The leaders of the Hamas movement are being forced to evaluate the options and choose between Israel or Iran. Which frightens them more? Which poses a greater threat, as far as they are concerned? Which threat has far-reaching implications for their future? From which threat will they emerge with damage they can tolerate? Hamas tends to choose Iran.

In just a short time, Hamas lost all of its supporters, including Iran and Syria, and became an enemy of the new Egyptian regime. That's why Hamas would rather not exacerbate the rift with Iran, preferring instead to absorb a single Israeli military assault in Gaza, which will be over in a few days.
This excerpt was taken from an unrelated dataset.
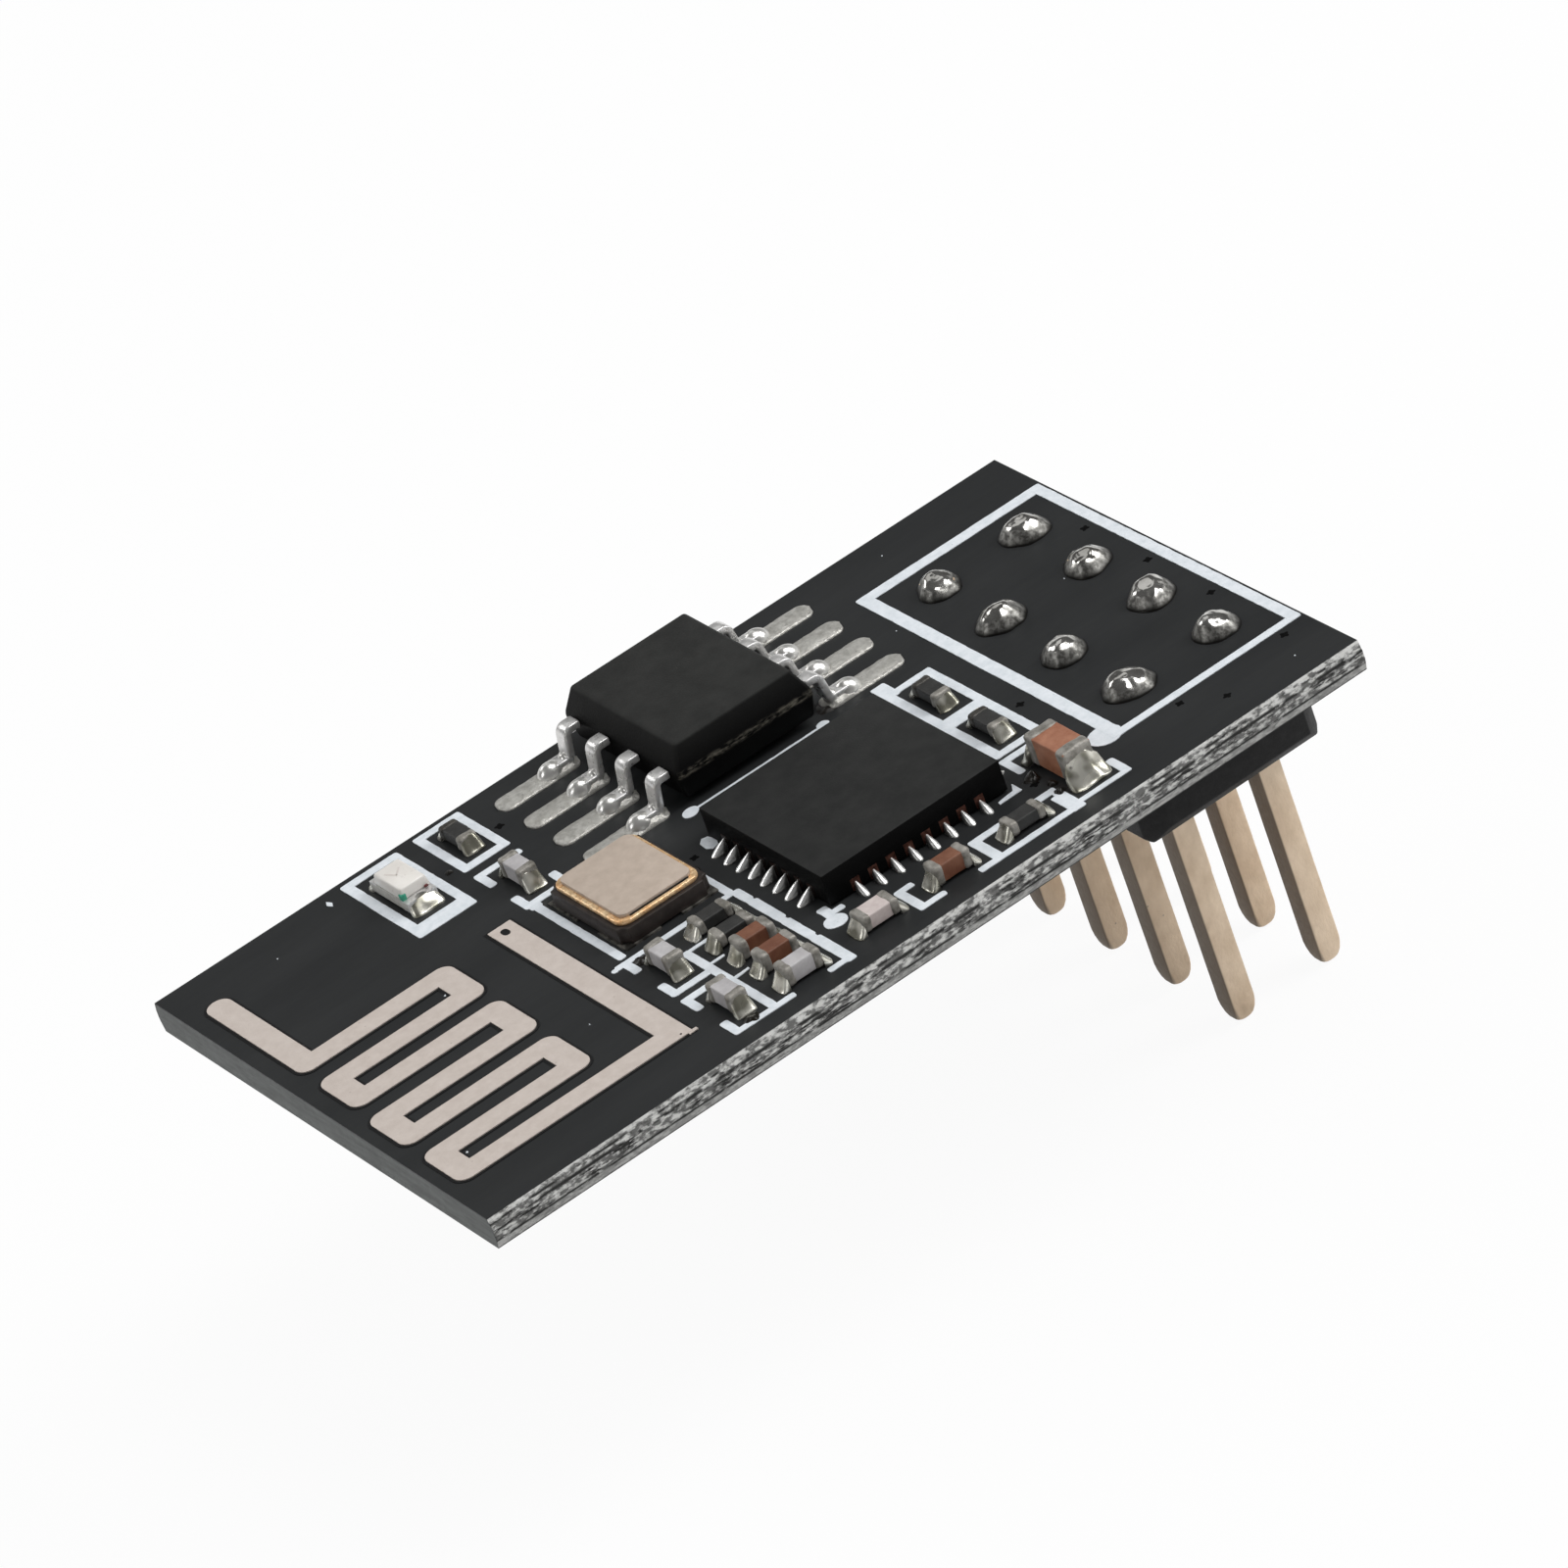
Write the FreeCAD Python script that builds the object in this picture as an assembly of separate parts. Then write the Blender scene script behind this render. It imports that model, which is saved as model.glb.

On the other hand, attacking Islamic Jihad could put an end to the relationship between Hamas and Iran and ensure that the movement continues its drawn-out demise without any future prospects and without hope. Neither Hamas political bureau chief Khaled Meshaal nor Hamas Prime Minister Ismail Haniyeh have any interest whatsoever in reaching that point.

But as it turns out, Israel is also caught between a rock and a hard place, between Hamas and Islamic Jihad, between the enfeebled ruling power and the claimants to the throne. A military strike on Gaza along the lines of Operation Cast Lead or Operation Pillar of Defense will not only fail to embolden Hamas to take control over Islamic Jihad, but will actually further strengthen Islamic Jihad. So what can be done?

Israel’s response to the rocket fire was carefully thought out. The IDF attacked dozens of targets, most of them belonging to Islamic Jihad, and only one belonging to Hamas. This was a signal to Hamas to encourage it to do something, but at the same time, the heads of Israel’s security establishment are fully aware that there is not much Hamas can do.